If you’re playing The TYK Home Game, this is normally the part where my brain goes, “HOLY SHITBALLS &$%*#&@ ABORT ABORTTTTT.” Because, if we’re moving out? That means I’m temporarily moving into my dad’s apartment on the Northside, and while I ADORE my pops (read: Best Guy Ever — Setting an Impossible Standard for Dudes since 1983!), and he’s only there four days a week, and I’d get really, really good at Beatles Rock Band — it’s just not ideal. (WHAT’S UP, RUN-ON?! WHERE’S MY BOOK DEAL, AGAIN?)

I’m not set on signing another lease because, well, I think it’s time to say goodbye, Indy. I just don’t know exactly how or when yet. There might be an opportunity here to start from scratch in a new city.

A girl does a lot of soul-searching at a time like this. <– Gross.

I guess what I’m trying to say is: This is the Time for Thinking Big. See, ever since college graduation, I’ve ebbed and flowed between these pockets of intoxicating courage and crippling self-doubt. (Exhibit A: This Entire Blog.)  I guess I’m speaking specifically to my abilities as a writer/artist/creative-type/whatever whatever.

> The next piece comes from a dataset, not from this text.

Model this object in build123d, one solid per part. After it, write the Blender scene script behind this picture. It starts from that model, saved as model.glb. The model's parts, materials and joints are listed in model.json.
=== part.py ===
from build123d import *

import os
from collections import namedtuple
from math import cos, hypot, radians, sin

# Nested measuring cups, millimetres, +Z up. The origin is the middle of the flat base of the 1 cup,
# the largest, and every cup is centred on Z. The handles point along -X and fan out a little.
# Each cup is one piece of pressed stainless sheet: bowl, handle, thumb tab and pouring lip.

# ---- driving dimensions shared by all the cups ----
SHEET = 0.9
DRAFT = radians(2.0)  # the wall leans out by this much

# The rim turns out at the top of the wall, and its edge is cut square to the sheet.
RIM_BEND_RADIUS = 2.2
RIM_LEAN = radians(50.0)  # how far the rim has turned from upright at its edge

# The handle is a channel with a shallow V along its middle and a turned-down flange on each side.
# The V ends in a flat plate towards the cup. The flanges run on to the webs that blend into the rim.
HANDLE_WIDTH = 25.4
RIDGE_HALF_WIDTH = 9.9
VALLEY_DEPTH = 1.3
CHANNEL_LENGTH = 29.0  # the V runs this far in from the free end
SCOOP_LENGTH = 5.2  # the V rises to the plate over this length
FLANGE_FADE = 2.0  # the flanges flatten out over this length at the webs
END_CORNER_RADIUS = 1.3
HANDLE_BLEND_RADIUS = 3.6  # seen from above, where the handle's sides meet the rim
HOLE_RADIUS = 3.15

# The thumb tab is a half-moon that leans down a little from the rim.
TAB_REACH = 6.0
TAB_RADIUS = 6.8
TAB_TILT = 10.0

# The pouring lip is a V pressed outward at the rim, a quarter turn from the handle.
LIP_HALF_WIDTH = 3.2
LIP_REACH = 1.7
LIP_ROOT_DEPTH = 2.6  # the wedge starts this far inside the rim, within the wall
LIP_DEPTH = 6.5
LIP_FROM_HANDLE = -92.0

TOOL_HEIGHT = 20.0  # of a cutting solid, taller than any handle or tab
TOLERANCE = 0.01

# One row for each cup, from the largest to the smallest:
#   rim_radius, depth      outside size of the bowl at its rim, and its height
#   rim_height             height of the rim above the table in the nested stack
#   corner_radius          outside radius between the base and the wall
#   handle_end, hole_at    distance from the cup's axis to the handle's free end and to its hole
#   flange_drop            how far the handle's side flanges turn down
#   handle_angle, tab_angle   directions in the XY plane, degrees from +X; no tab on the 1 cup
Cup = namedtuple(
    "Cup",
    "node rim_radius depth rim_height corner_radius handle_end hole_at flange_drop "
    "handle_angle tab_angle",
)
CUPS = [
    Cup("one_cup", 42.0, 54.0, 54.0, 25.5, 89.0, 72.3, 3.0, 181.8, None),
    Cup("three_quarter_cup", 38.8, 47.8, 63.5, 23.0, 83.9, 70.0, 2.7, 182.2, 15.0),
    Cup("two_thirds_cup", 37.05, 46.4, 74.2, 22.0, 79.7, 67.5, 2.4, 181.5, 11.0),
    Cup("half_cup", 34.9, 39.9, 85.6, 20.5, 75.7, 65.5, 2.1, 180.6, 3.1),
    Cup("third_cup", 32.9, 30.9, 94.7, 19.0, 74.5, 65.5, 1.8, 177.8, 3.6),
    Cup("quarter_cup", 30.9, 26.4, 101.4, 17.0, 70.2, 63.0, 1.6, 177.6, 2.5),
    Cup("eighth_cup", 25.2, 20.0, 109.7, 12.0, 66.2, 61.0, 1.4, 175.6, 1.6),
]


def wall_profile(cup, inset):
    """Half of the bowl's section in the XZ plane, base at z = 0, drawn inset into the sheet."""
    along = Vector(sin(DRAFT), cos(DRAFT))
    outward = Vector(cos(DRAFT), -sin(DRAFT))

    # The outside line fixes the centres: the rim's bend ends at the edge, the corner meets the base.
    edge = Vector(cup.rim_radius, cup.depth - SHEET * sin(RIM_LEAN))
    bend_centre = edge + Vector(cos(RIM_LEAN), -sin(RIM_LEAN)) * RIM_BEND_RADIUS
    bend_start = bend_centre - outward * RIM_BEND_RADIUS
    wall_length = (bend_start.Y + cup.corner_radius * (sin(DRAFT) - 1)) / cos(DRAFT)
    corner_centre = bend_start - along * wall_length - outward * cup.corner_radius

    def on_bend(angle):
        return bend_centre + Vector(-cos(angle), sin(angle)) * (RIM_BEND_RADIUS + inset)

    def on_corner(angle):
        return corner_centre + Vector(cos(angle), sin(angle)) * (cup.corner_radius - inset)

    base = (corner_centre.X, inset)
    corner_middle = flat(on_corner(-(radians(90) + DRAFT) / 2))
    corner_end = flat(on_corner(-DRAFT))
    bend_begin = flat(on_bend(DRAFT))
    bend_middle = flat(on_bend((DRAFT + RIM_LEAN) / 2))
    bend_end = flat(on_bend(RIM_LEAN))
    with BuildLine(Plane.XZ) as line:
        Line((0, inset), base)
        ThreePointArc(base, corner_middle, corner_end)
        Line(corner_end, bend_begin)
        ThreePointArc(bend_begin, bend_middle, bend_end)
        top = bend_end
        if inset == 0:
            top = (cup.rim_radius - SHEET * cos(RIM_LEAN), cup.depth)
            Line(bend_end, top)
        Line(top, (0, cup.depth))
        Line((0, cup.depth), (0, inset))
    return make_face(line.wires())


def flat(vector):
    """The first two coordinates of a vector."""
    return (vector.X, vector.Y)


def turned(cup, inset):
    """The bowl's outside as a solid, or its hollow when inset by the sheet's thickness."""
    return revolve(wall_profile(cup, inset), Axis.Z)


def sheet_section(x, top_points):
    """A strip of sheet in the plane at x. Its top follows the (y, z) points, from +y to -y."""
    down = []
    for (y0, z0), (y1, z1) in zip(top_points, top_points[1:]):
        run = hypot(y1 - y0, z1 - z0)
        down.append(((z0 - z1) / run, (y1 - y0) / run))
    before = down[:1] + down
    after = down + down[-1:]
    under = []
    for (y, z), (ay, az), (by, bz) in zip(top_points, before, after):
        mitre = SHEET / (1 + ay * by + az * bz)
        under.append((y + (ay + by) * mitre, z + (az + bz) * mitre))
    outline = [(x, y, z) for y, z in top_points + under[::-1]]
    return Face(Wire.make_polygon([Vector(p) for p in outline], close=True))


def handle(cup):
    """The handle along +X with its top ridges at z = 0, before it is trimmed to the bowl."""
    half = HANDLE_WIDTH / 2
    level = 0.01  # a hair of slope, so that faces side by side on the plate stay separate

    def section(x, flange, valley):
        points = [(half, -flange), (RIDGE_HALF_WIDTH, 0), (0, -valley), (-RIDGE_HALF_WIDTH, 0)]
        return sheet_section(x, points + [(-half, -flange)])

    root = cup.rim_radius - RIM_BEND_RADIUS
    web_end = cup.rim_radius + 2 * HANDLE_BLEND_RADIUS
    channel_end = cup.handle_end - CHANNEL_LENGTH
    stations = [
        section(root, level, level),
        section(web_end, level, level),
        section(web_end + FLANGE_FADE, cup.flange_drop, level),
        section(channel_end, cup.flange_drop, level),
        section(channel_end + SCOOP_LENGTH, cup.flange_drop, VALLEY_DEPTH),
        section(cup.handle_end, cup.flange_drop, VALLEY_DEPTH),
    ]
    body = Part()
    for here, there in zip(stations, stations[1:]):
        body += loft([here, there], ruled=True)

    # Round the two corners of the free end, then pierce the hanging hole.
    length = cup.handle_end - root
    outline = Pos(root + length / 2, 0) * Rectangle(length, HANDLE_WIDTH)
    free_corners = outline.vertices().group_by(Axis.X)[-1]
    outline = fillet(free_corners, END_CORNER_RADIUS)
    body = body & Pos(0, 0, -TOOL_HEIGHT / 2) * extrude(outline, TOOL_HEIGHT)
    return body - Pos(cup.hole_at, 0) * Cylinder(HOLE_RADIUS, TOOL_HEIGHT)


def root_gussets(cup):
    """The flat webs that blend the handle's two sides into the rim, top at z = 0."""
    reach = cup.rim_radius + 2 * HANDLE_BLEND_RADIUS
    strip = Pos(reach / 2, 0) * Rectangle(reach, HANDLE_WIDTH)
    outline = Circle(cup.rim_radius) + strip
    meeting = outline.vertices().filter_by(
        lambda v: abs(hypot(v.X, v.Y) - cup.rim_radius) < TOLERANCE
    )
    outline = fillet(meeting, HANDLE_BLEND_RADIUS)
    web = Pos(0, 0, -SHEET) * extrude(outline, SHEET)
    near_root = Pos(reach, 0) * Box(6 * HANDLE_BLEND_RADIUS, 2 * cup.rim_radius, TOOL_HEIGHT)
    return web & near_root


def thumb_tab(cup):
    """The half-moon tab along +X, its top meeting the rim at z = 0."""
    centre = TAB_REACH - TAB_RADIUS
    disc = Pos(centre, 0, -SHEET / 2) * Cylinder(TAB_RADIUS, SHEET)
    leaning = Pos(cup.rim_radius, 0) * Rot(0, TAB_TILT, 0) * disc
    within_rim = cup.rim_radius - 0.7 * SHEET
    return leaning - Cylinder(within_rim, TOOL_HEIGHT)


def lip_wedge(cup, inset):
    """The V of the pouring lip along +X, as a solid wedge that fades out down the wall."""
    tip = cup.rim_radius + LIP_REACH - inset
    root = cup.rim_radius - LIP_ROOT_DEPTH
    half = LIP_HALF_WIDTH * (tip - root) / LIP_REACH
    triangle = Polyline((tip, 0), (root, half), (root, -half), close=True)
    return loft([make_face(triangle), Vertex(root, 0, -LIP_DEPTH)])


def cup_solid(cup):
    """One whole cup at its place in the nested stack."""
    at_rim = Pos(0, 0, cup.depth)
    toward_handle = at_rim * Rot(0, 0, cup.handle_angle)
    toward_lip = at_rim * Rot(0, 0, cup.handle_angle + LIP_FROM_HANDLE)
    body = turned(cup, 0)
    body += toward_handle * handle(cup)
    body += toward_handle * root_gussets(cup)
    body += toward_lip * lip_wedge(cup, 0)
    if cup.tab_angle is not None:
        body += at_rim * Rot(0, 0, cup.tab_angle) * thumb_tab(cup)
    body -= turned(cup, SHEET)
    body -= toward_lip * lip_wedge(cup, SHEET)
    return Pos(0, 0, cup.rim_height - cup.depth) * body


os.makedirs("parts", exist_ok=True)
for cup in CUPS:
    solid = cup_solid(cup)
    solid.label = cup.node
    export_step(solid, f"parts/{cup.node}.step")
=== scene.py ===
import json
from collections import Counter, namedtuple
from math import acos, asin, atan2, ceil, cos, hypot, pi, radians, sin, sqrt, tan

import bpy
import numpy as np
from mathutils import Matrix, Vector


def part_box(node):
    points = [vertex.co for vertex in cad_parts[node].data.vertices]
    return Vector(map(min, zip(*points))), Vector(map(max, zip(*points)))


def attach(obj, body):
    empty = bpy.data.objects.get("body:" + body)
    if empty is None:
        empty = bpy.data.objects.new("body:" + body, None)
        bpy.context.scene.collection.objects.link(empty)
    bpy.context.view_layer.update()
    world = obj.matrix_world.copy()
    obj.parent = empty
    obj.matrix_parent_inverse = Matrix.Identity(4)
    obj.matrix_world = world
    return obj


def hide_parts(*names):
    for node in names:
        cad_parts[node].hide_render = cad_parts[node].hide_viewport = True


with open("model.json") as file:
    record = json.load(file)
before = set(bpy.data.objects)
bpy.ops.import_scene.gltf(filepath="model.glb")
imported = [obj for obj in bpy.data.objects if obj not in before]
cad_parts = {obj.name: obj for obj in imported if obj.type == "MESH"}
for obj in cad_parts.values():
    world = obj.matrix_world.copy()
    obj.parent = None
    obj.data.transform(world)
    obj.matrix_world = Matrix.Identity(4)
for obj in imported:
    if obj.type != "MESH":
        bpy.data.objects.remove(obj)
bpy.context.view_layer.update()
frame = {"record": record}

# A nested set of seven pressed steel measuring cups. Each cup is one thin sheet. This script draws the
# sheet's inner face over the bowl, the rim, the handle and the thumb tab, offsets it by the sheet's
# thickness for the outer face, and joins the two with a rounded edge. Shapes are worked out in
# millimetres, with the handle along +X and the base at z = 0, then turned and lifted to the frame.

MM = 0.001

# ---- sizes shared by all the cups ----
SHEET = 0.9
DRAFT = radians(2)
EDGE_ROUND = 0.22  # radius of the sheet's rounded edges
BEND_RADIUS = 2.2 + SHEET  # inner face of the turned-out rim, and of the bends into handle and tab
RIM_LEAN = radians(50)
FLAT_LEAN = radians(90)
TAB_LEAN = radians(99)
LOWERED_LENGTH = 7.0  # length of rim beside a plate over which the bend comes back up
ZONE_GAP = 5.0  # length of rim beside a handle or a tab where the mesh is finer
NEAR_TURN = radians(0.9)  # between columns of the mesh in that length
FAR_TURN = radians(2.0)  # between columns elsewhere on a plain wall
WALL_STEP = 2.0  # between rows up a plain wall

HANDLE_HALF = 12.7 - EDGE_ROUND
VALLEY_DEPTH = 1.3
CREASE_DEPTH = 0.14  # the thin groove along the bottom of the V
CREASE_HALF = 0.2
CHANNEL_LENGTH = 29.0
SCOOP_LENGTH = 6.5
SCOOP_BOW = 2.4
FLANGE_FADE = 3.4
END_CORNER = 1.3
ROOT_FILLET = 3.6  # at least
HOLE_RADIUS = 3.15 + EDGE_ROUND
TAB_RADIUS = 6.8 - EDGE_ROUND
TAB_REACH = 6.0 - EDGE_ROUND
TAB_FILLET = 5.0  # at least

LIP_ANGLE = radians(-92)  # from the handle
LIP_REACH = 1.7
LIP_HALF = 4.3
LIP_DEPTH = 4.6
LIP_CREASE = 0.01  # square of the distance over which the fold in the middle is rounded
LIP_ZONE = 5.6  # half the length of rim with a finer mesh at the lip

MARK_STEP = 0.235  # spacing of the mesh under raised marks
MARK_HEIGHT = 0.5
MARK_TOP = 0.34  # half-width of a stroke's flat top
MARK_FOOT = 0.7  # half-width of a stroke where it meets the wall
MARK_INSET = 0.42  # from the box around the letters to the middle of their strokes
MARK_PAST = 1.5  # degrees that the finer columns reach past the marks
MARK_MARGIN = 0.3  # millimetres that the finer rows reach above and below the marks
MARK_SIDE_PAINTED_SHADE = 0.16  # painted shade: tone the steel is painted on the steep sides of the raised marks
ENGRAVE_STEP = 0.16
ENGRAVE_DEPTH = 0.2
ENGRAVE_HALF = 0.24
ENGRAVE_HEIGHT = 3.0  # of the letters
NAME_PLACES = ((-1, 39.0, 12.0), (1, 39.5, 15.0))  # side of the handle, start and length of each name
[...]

(POP QUIZ!! Q: How many months of therapy did it take before I could call myself a writer? A: Three.)

I’m not alone in this, right? This: Months of  “I-was-born-to-do-this!” bravado followed by months of, Billy-Joel-wrote-Piano-Man-at-24-and-I-blog-about-Conversations-I-Have-in-Line-at-Taco-Bell.”

But I’ve bounced between the two so many times that I’ve arrived at this new place, a place where my inner monologue has turned into some twisted pep-talk, like,

“Jenny, if you don’t find a way to use your words, you’re going to die a slow, agonizing death. Is that what you want? No? Then figure it out already.

You have this voice, and it might not be the best voice,  but someone out there wants it. Surely there must be a use for material on getting shunned at the Indiana primaries or that kid that made you the flower pot.

And if you don’t figure it out, you’re an asshole.

Yours Truly (LITERALLY!),

You.

PS: Remember: Even if you fail miserably, you have a network of adoring friends and family. And a fantastic rack.”